FYI, I'm not planning on "releasing" it on the public website.  What I
think we should do is sell (at fairly low cost) CD-ROMs of the archive as
part of back issue sales, with an eye of eventually replacing the older
isses instead of having to xerox them. 

The last thing I would want is anyone taking the 300+ megs of data
involved and trying to make a copy of it via my already-limited bandwidth.  
I already get torqued when people auto-download the entire 40-megs
comprising the Krib.  Perhaps if someone else wanted to put it on their
own website, it might be OK.  But I doubt they would, for the same reason.

> I do think that we should probably put something in
> saying that nothing can be used in anything other than a non-profit _paper_
>  hobby publication without the express written permission of both AGA and
> the author. (same rules we have for TAG currently, but state them again,
> and make it clear that web sites need specific premission)
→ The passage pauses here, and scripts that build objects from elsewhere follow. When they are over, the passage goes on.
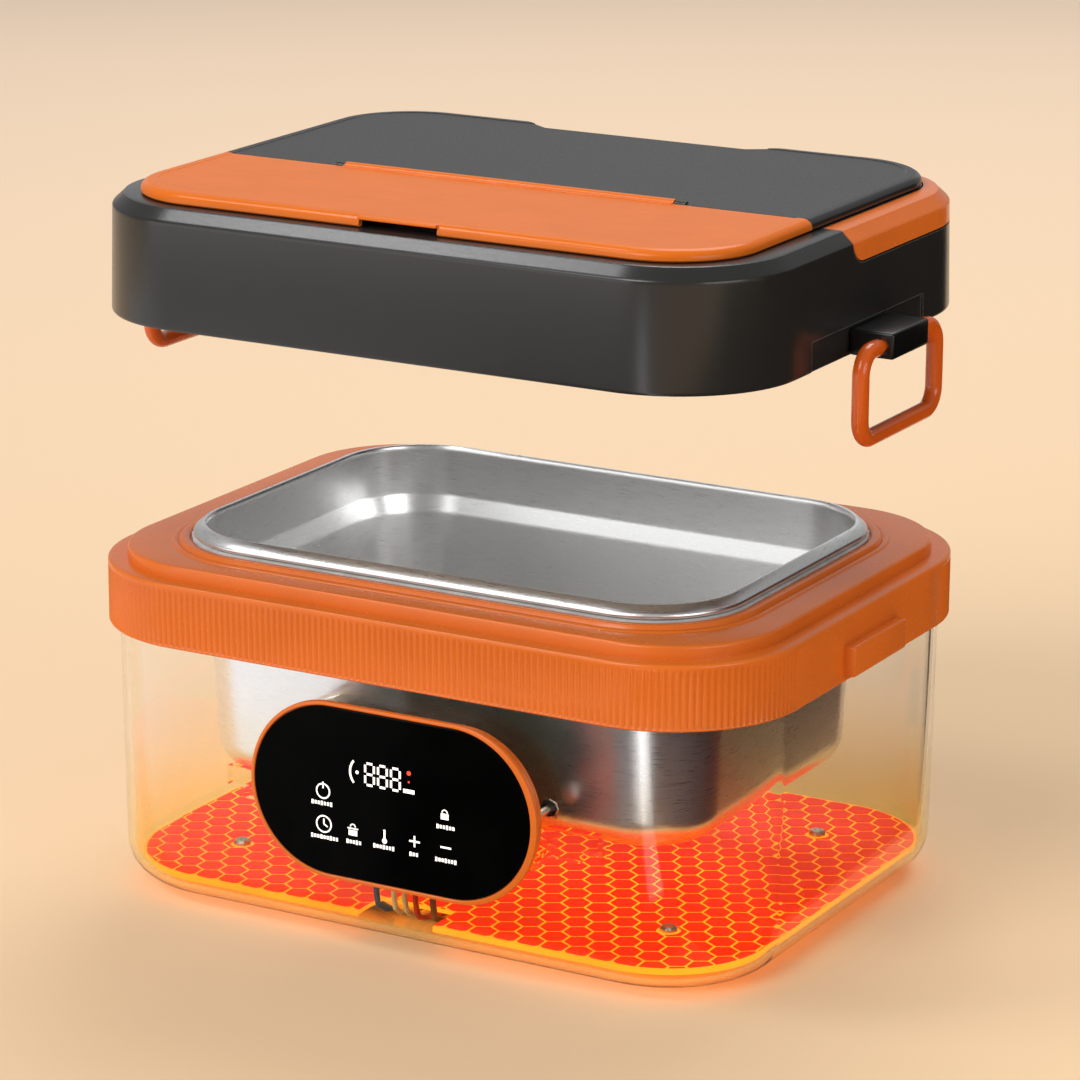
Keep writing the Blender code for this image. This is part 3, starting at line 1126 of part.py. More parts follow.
def make_handle():
    """The carrying handle: the lid's own rim section, cut to a U with round ends on the pivots."""
    handle = loft("handle", lid_rings(HANDLE_LOW_Z, False))
    form = handle_region("handle_form", RUN_GAP, HANDLE_END_RADIUS, HANDLE_LOW_Z - OVER)
    combine(handle, form, "INTERSECT")
    for side in (-1, 1):
        xs = sorted((side * (TOP_HALF_X - OVER), side * (TOP_HALF_X + HANDLE_PIN_GRIP + FIT_GAP)))
        bore = rod(f"handle_bore_{side}", HANDLE_PIN_RADIUS + FIT_GAP, xs[0], xs[1],
                   (0, HANDLE_PIVOT_Y, HANDLE_PIVOT_Z), "x", steps=SMALL_STEPS)
        combine(handle, bore)
    finish(handle, material("orange_handle_plastic", ORANGE, 0.35), HANDLE_JOINT)


def make_well():
    """The cutlery tray that hangs by its flange in the lid's roof."""
    depth_y = (WELL_FRONT_Y, WELL_BACK_Y)
    low = TOP_BASE_Z - WELL_DEPTH
    top = TOP_BASE_Z + WELL_FLANGE_THICKNESS

    def well_ring(outward, z):
        outline = rounded_outline((-WELL_HALF_X - outward, WELL_HALF_X + outward),
                                  (depth_y[0] - outward, depth_y[1] + outward), WELL_CORNER + outward, 5)
        return [(x, y, z) for x, y in outline]

    rings = [well_ring(*point) for point in (
        (-WELL_WALL - 0.0020, low + WELL_WALL), (-WELL_WALL, low + WELL_WALL + 0.0020), (-WELL_WALL, top),
        (WELL_FLANGE, top), (WELL_FLANGE, TOP_BASE_Z), (0, TOP_BASE_Z), (0, low + 0.0020), (-0.0020, low),
    )]
    finish(loft("cutlery_well", rings), material("well_plastic", (0.12, 0.12, 0.12), 0.5), LID_JOINT)


def make_liner_and_seal():
    """The liner under the lid, stepped down to a seal channel over the pan rim."""
    rim_top = LID_RIM_Z - FIT_GAP
    rim_low = rim_top - LINER_THICKNESS
    centre_low = rim_low - LINER_DROP
    rib_low = centre_low - LINER_RIB_DROP
    seal_out = SEAL_SIDE_GAP
    seal_in = -SEAL_WIDTH - SEAL_SIDE_GAP
    drop_wall = seal_out + LINER_RIB
    edge_gap = 0.0006

    def rim_ring(outward, z):
        return ring(PAN_RIM_HALF_X + outward, PAN_RIM_HALF_Y + outward, PAN_RIM_CORNER + outward, z)

    def edge_ring(z):
        inset = LID_WALL + edge_gap
        return ring(LID_HALF_X - inset, LID_HALF_Y - inset, LID_CORNER - inset, z)

    rings = [rim_ring(*point) for point in (
        (seal_in - LINER_RIB - 0.0010, centre_low), (seal_in - LINER_RIB, rib_low), (seal_in, rib_low),
        (seal_in, centre_low), (seal_out, centre_low), (seal_out, rib_low), (drop_wall, rib_low),
        (drop_wall, rim_low))]
    rings += [edge_ring(rim_low), edge_ring(rim_top)]
    rings += [rim_ring(drop_wall - LINER_THICKNESS, rim_top),
              rim_ring(drop_wall - LINER_THICKNESS, centre_low + LINER_THICKNESS)]
    liner = loft("lid_liner", rings)
    for index, (x, y) in enumerate(liner_screw_places(), 1):
        hole = rod(f"liner_hole_{index}", SCREW_SHANK + FIT_GAP, rim_low - OVER, rim_top + OVER, (x, y, 0),
                   steps=SMALL_STEPS)
        combine(liner, hole)
    finish(liner, material("liner_plastic", (0.30, 0.30, 0.30), 0.5), LID_JOINT)

    seal_low = PAN_TOP_Z + FIT_GAP + LID_LIFT
    seal_top = centre_low - FIT_GAP
    seal_rings = [rim_ring(*point) for point in (
        (-SEAL_WIDTH, seal_top), (-SEAL_WIDTH + 0.0008, seal_low), (-0.0008, seal_low), (0, seal_top))]
    finish(loft("lid_seal", seal_rings, closed=True), material("lid_silicone", RUBBER, 0.6), LID_JOINT)


def bail_route(side):
    """The closed loop of a bail, with the thinner stretch that turns in the block."""
    top_z = BAIL_PIVOT_Z
    low_z = BAIL_PIVOT_Z - BAIL_DROP
    half = BAIL_SPREAD / 2
    corners = rounded_outline((-half, half), (low_z, top_z), BAIL_CORNER, 4)
    points = []
    weights = []
    thin = BAIL_PIN_RADIUS / BAIL_RADIUS
    for index, (y, z) in enumerate(corners):
        points.append((side * BAIL_PIVOT_X, y, z))
        weights.append(1.0)
        if index == 4:
            for along in (BLOCK_LENGTH / 2 + 0.0030, BLOCK_LENGTH / 2 + 0.0012, -BLOCK_LENGTH / 2 - 0.0012,
                          -BLOCK_LENGTH / 2 - 0.0030):
                points.append((side * BAIL_PIVOT_X, along, top_z))
                weights.append(thin if abs(along) < BLOCK_LENGTH / 2 + 0.0020 else 1.0)
    return points, weights


def make_bails():
    block_shade = material("bail_block_plastic", (0.015, 0.015, 0.015), 0.3)
    bail_shade = material("orange_bail_plastic", (0.72, 0.13, 0.02), 0.28)
    for name, side in (("left", -1), ("right", 1)):
        xs = sorted((side * (LID_HALF_X - POCKET_DEPTH + FIT_GAP), side * (LID_HALF_X + BLOCK_OUT)))
        block = box(f"bail_block_{name}", (xs[0], -BLOCK_LENGTH / 2, BAIL_PIVOT_Z - BLOCK_HEIGHT / 2),
                    (xs[1], BLOCK_LENGTH / 2, BAIL_PIVOT_Z + BLOCK_HEIGHT / 2), bevel=0.0006)
        bore = rod(f"bail_bore_{name}", BAIL_PIN_RADIUS + FIT_GAP, -OVER * 2, OVER * 2,
                   (side * BAIL_PIVOT_X, 0, BAIL_PIVOT_Z), "y")
        combine(block, bore)
        finish(block, block_shade, LID_JOINT)
        points, weights = bail_route(side)
        finish(wire(f"bail_{name}", points, BAIL_RADIUS, weights, True, 2), bail_shade, BAIL_JOINT[name])


make_clear_shell()
make_feet()
make_collar()
make_seat_seal()
make_pan()
make_heater_plate()
make_heat_shield()
make_element()
make_controls_on_plate()
make_wires()
make_panel()
make_inlet()
make_lid_shell()
make_rear_panel()
make_front_cover()
make_pins()
make_handle()
make_well()
make_liner_and_seal()
make_bails()
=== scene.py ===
"""Looks of the electric lunch box: finer shells, finishes, panel symbols, studio and camera.

Metres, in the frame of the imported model. Pieces replace CAD nodes only where the finer form shows.
"""

import json
import math

import bmesh
import bpy
from mathutils import Matrix, Vector


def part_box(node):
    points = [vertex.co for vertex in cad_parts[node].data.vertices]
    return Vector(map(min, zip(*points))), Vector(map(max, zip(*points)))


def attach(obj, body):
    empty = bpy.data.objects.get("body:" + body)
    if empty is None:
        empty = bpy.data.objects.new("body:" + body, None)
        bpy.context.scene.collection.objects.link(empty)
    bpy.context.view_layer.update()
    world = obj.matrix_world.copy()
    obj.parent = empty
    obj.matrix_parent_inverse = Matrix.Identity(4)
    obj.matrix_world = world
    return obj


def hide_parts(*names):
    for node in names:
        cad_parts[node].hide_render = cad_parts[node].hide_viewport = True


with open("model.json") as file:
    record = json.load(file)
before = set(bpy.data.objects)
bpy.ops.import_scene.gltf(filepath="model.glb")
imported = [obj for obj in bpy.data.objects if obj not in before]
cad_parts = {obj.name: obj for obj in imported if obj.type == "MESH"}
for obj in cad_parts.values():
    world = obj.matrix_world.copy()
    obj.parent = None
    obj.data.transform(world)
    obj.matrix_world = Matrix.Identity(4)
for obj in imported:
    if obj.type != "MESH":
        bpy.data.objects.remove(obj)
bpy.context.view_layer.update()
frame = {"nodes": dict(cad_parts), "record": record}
NODES = frame["nodes"]

# Fits and fineness
FIT_GAP = 0.0003
RUN_GAP = 0.0005
OVER = 0.01
OVERLAP = 0.001
CORNER_STEPS = 20
ROUND_STEPS = 32
BEND_STEPS = 10
BLOCK_SEGMENTS = 3
EDGE_STEPS = 4
SMOOTH_ANGLE = 35
SIDES = (-1, 1)
CORNER_NUMBERS = range(1, 5)

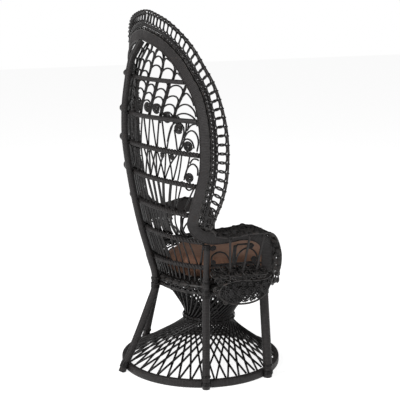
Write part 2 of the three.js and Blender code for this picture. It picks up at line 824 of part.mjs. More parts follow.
// A wave that runs along the flap between the loop's top and bottom
function flapWave(flap) {
  const curve = flapCurve(flap);
  const points = [];
  const halfWaves = 11;
  const steps = 4;
  const inset = borderRodRadius + flap.seat * gap + flapLaceRadius;
  for (let i = 0; i <= halfWaves * steps; i += 1) {
    const part = i / (halfWaves * steps);
    const upper = curve.getPoint(0.07 + 0.32 * part);
    const lower = curve.getPoint(0.93 - 0.34 * part);
    const step = lower.clone().sub(upper).setLength(inset);
    upper.add(step);
    lower.sub(step);
    const phase = i / steps;
    const swing = 0.5 - 0.5 * Math.cos(Math.PI * phase);
    points.push(lower.lerp(upper, swing));
  }
  return rod(points, flapLaceRadius, 4);
}

function cushion() {
  const profile = [
    [0, 0], [0.86, 0], [0.97, 0.16], [1, 0.46], [0.97, 0.76], [0.84, 0.93], [0.5, 0.99], [0, 1],
  ].map(([r, z]) => new THREE.Vector2(r * cushionHalfDepth, z * cushionHeight));
  const geometry = new THREE.LatheGeometry(profile, 28);
  geometry.rotateX(Math.PI / 2);
  geometry.scale(cushionHalfWidth / cushionHalfDepth, 1, 1);
  geometry.translate(0, cushionCentreY, deckTop + gap);
  return outward(geometry);
}

function seatDeck() {
  const profile = [[0, 0], [1, 0], [1, 1], [0, 1]].map(([r, z]) => (
    new THREE.Vector2(r * seatHalfDepth, z * deckThickness)
  ));
  const geometry = new THREE.LatheGeometry(profile, 32);
  geometry.rotateX(Math.PI / 2);
  geometry.scale(seatHalfWidth / seatHalfDepth, 1, 1);
  geometry.translate(0, seatCentreY, deckBottom);
  return outward(geometry);
}

function crossBar(yShare) {
  const inner = seatHalfDepth - seatRingRadius;
  const y = seatCentreY + yShare * inner;
  const angle = Math.asin(Math.abs(yShare) + (crossBarRadius + gap) / inner);
  const reach = (seatHalfWidth - seatRingRadius) * Math.cos(angle) - gap;
  const ends = [-reach, reach].map((x) => new THREE.Vector3(x, y, crossBarHeight));
  return rod(ends, crossBarRadius, 6);
}

// The chair
const chair = new THREE.Group();
chair.name = 'peacock_chair';
const rattan = () => material(rattanColour, 0.55);
const wrap = () => material(wrapColour, 0.6);
const cane = () => material(caneColour, 0.5);

function place(name, geometry, finish) {
  const mesh = new THREE.Mesh(geometry, finish);
  mesh.name = name;
  chair.add(mesh);
  return mesh;
}

function placePair(name, geometry, finish) {
  place(`${name}_left`, geometry, finish());
  place(`${name}_right`, mirrored(geometry), finish());
}

const floorRing = turnedRing(
  floorRingRadius - floorRingWidth / 2,
  flatProfile(floorRingWidth, floorRingHeight),
  48,
);
place('floor_ring', floorRing, wrap());

const topRing = turnedRing(topRingRadius, flatProfile(topRingWidth, topRingHeight), 32);
topRing.translate(0, seatCentreY, topRingBottom);
place('base_top_ring', topRing, rattan());
place('base_canes_outer', spokeLayer(1, 0), cane());
place('base_canes_inner', spokeLayer(-1, layerStep), cane());

const neckBinding = turnedRing(
  neckRadius + caneRadius + borderRodRadius + 3 * gap,
  roundProfile(borderRodRadius, 5),
  36,
);
neckBinding.translate(0, neckCentreY, neckHeight);
place('neck_binding', neckBinding, rattan());

const upperRing = ovalRing(0, seatRingRadius, 6, 48);
upperRing.translate(0, seatCentreY, seatHeight);
place('seat_ring_upper', upperRing, wrap());
const lowerRing = ovalRing(seatRingRadius - lowerRingRadius, lowerRingRadius, 6, 48);
lowerRing.translate(0, seatCentreY, seatHeight - seatRingDrop);
place('seat_ring_lower', lowerRing, wrap());
place('seat_cross_bar_front', crossBar(-0.45), rattan());
place('seat_cross_bar_rear', crossBar(0.45), rattan());
place('seat_deck', seatDeck(), cane());
place('seat_cushion', cushion(), material(cushionColour, 0.95));

place('spine_pole', spinePole(), wrap());
placePair('rear_post', post(), wrap);
placePair('front_leg', frontLeg(), wrap);

placePair('hoop_band', hoopBand(), wrap);
placePair('border_inner_rod', borderRod(0), rattan);
placePair('border_outer_rod', borderRod(1), rattan);
placePair('border_lace_front', borderStrand(1), cane);
placePair('border_lace_back', borderStrand(-1), cane);

railHeightShares.forEach((share, i) => {
  place(`back_rail_${i + 1}`, backRail(i + 1), wrap());
});
place('back_crown_lattice', crownLattice(), cane());
place('back_scale_lattice', scaleLattice(), cane());
const atRail = (number, lower = 0) => (share) => railZ(number, share) - lower;
const belowRail = 3 * strandRadius;
place(
  'back_slant_canes',
  slantRun(atRail(3), atRail(2, 2 * rosetteRadius), 14, true, caneForward - gap),
  cane(),
);
[1, -1].forEach((layer) => {
  const forward = caneForward + (layer > 0 ? gap : 2 * (strandRadius + gap));
  const run = slantRun(atRail(4), atRail(3, belowRail), 12, layer > 0, forward);
  place(`back_cross_canes_${layer > 0 ? 'rear' : 'front'}`, run, cane());
});
place(
  'back_stakes_middle',
  stakeRun(atRail(6), atRail(5), atRail(4, belowRail), 18),
  cane(),
);
place(
  'back_stakes_lower',
  stakeRun(() => kneeHigh, atRail(7), atRail(6, belowRail), 18),
  cane(),
);

placePair('arm_side_rail', sideRail(), rattan);
placePair('arm_flare', woveFlare(), cane);
stickShares.forEach(([foot, head], i) => {
  placePair(`arm_stick_${i + 1}`, armStick(foot, head), rattan);
});
placePair('arm_arches', armArches(), cane);
placePair('side_flap_rod', flapLoop(sideFlap), rattan);
placePair('side_flap_lace', flapWave(sideFlap), cane);
place('front_flap_rod', flapLoop(frontFlap), rattan());
place('front_flap_lace', flapWave(frontFlap), cane());

// The chair's box is centred on the origin in plan
const extent = new THREE.Box3().setFromObject(chair);
chair.children.forEach((mesh) => {
  mesh.geometry.translate(0, -(extent.min.y + extent.max.y) / 2, 0);
});

export default chair;
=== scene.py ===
import bpy
import numpy as np
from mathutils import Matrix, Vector


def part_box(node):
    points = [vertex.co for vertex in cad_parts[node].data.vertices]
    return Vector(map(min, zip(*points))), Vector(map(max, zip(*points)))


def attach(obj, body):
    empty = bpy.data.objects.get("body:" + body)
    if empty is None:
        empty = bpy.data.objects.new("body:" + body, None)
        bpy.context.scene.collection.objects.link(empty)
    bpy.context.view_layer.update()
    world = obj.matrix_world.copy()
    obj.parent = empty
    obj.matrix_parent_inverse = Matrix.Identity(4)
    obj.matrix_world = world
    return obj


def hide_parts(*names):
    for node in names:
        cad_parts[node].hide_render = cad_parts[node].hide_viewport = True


bl_info = {
    "name": "Peacock Chair",
    "version": (1, 0, 0),
    "blender": (4, 5, 0),
    "location": "3D View > Sidebar > Peacock Chair",
    "description": "Dresses the frame of a rattan peacock chair: wound poles, lace border and cushion",
    "category": "Object",
}

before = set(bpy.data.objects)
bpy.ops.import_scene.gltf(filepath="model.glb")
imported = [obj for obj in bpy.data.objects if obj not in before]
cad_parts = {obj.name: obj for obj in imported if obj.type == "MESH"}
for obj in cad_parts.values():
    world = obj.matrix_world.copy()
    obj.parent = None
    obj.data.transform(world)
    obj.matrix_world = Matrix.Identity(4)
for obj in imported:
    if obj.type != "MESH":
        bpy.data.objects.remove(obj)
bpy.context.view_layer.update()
RING_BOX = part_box("floor_ring")
# The curves below are measured in millimetres from the middle of the floor ring
RING_Y = (RING_BOX[0].y + RING_BOX[1].y) / 2
TAU = 2 * np.pi
UP = np.array([0, 0, 1.0])

# Hoop: half width, depth at the spine and height, then places along its inner edge as parts of them
HOOP_SIZE = np.array([-366.0, 337.0, 1392.0])
HOOP_EDGE = np.array([
    [0, 0.751, 1], [0.17, 0.75, 0.994], [0.41, 0.717, 0.979], [0.585, 0.682, 0.956],
    [0.716, 0.639, 0.929], [0.806, 0.586, 0.893], [0.895, 0.531, 0.85], [0.957, 0.502, 0.792],
    [0.992, 0.496, 0.731], [0.992, 0.499, 0.664], [0.945, 0.512, 0.615], [0.867, 0.525, 0.571],
    [0.788, 0.54, 0.523], [0.724, 0.53, 0.483], [0.705, 0.43, 0.446], [0.713, 0.265, 0.424],
    [0.732, 0.148, 0.421], [0.757, 0, 0.423], [0.774, -0.165, 0.428], [0.78, -0.3, 0.423],
    [0.778, -0.4, 0.407], [0.772, -0.43, 0.378], [0.768, -0.435, 0.35], [0.763, -0.43, 0.329],
]) * HOOP_SIZE
SPANS = len(HOOP_EDGE) - 1
BAND_WIDTH = np.array([
    1, 1, 1, 1, 1, 1, 1, 1, 1, 1, 1, 1, 1.02, 1.05, 1.1, 1.22, 1.3, 1.34, 1.34, 1.24, 1.1, 1, 1, 1,
])[:, None] * 46
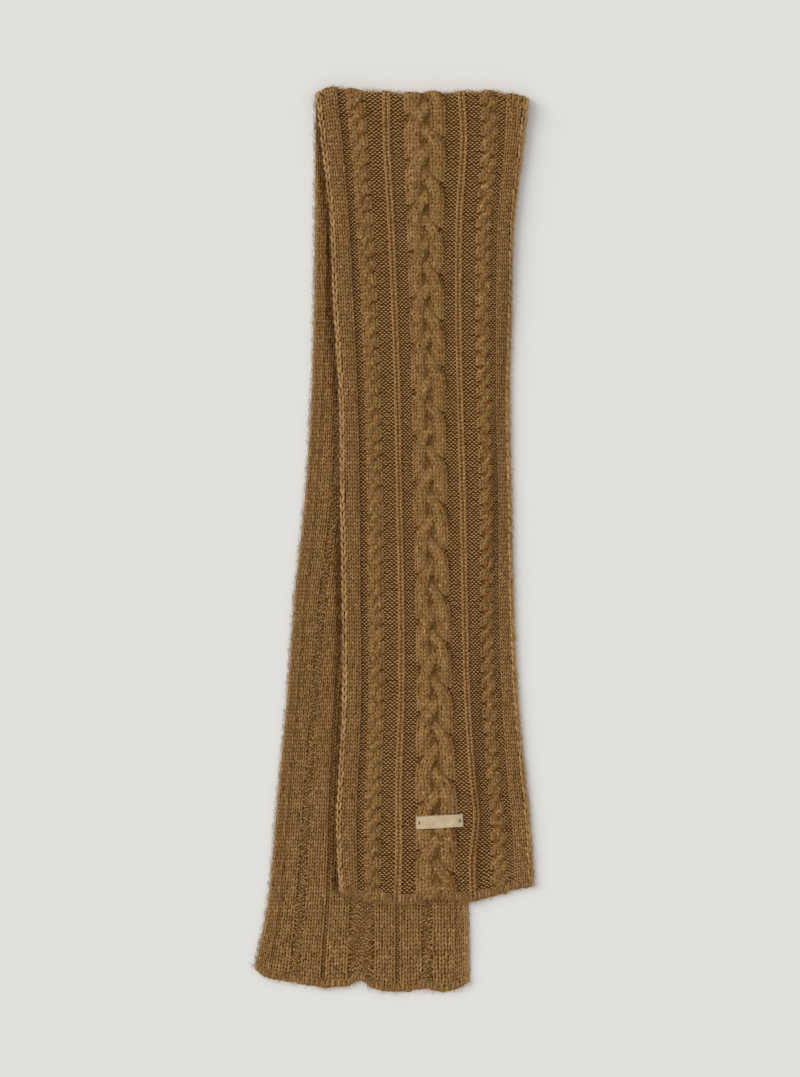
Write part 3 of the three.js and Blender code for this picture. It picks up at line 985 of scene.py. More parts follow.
@dataclass(frozen=True)
class PlaitStrand(Strand):
    """The plait: three strands that swing from side to side, over as they move outwards."""

    strands: int = 3
    spread: float = 1.48  # each strand fills nearly half of the band
    plump: float = 0.31
    unevenness: float = 0.055
    closed: float = 0.55
    swing: float = 2.65

    def angle(self, strand: Array, row: Array) -> Array:
        """The strand's swing: one full turn in BRAID_TURN rows, a third apart."""
        return 2 * np.pi * ((row - BRAID_PHASE) / BRAID_TURN + strand / 3)

    def lay(self, strand: Array, across: Array, row: Array) -> tuple[Array, Array]:
        """Strands run along the band's sides and cross over its middle in smooth arcs.

        x = swing arc(sin(a + 0.09 sin(2a))): an upper strand swings out a little early and the one
        under it swings in late. h = crest (0.66 + 0.34 sin(2a)), less the strand's own rounding.
        """
        angle = self.angle(strand, row)
        lean = np.sin(angle + 0.09 * np.sin(2 * angle))
        wale = self.band.middle + self.swing * arc_wave(lean)
        round_off = 2.6 * np.abs(across / 1.5) ** 2.8
        height = self.crest * (0.66 + 0.34 * np.sin(2 * angle)) - round_off
        return wale + across * self.spread, height

    def shade(self, strand: Array, across: Array, row: Array) -> Array:
        """Painted shade: both sides are darkened as creases amid the band, and only the inner side at its
        edges.
        """
        angle = self.angle(strand, row)
        inner = across * np.sin(angle) < 0
        return self.painted_crease_shade(across) * np.where(inner, 1.0, np.cos(angle) ** 2)

    def shown(self, strand: Array, row: Array) -> Array:
        """True where the strand isn't at the bottom of its swing, under the crossing one."""
        angle = self.angle(strand, row)
        return (np.sin(2 * angle) > -0.8) | (np.abs(np.sin(angle)) > 0.75)


@dataclass(frozen=True)
class Loop:
    """One kind of loop, with a column for each ring along its yarn.

    Its places along and sideways are in rows, wales or shares of a stitch. Its lift over the face and
    its half sizes are millimetres, and swell is a share of those sizes.
    """

    along: Array
    sideways: Array
    lift: Array
    swell: Array
    wide: float
    high: float
    tone: float
    tone_spread: float = 0.1
    sides: int = 5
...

Yes! I was planning on putting the current reprint policy notice in where
I have the placeholder "Reprint Policy".  Perhaps I will include it in
small print on each webpage too.  Neil and I have debated several people
who wanted to reprint TAG articles on their website ("It's non-profit, so
I should be able to do it, right?"  "No.  Our exchange policy says that
you must mail two copies of the publication to us.  How are you going to
mail two copies of your website to the original author?  And what happens
when you change the website?  Do you have to keep mailing it?")

So I'll probably just use our current policy, maybe ammend it with "this
means don't put it on a website."


Paul writes:

> An article available on the internet in text format seems to me to be in a
> more "available" format that can be copied, pasted and modified easily by
> other people who can take chunks of it and send them to friends or
> incorporate them in other articles, hopefully giving credit to the original
> author.  I think a text format article is the intellectual property of the
> author and of TAG just as much as a graphics format article or any other
> kind of photocopy.  

Perhaps we disagree on this point.  I beleive that the AGA has no rights
to the article, except as it was published within the context of the
particular magazine.  I would not feel comfortable doing so without
obtaining author permission.

>  With the articles in graphics format, the same things
> can be done; it just takes a little more work.  One has to retype the
> passages he or she wants to use. 

Of course.  But that's not why I do it.  This addresses Karen's point
about "making it more difficult for people to copy":  I'm not doing the
scan-and-wrap technique as a means to bar someone from quoting things or
to make information harder to distribute.  I'm doing this because my goal
is to preserve the issues of TAG, *as they were printed*.  The difficulty
of cutting-and-pasting the format is just an incidental annoyance or
benefit (depending on whether you are Paul or Karen).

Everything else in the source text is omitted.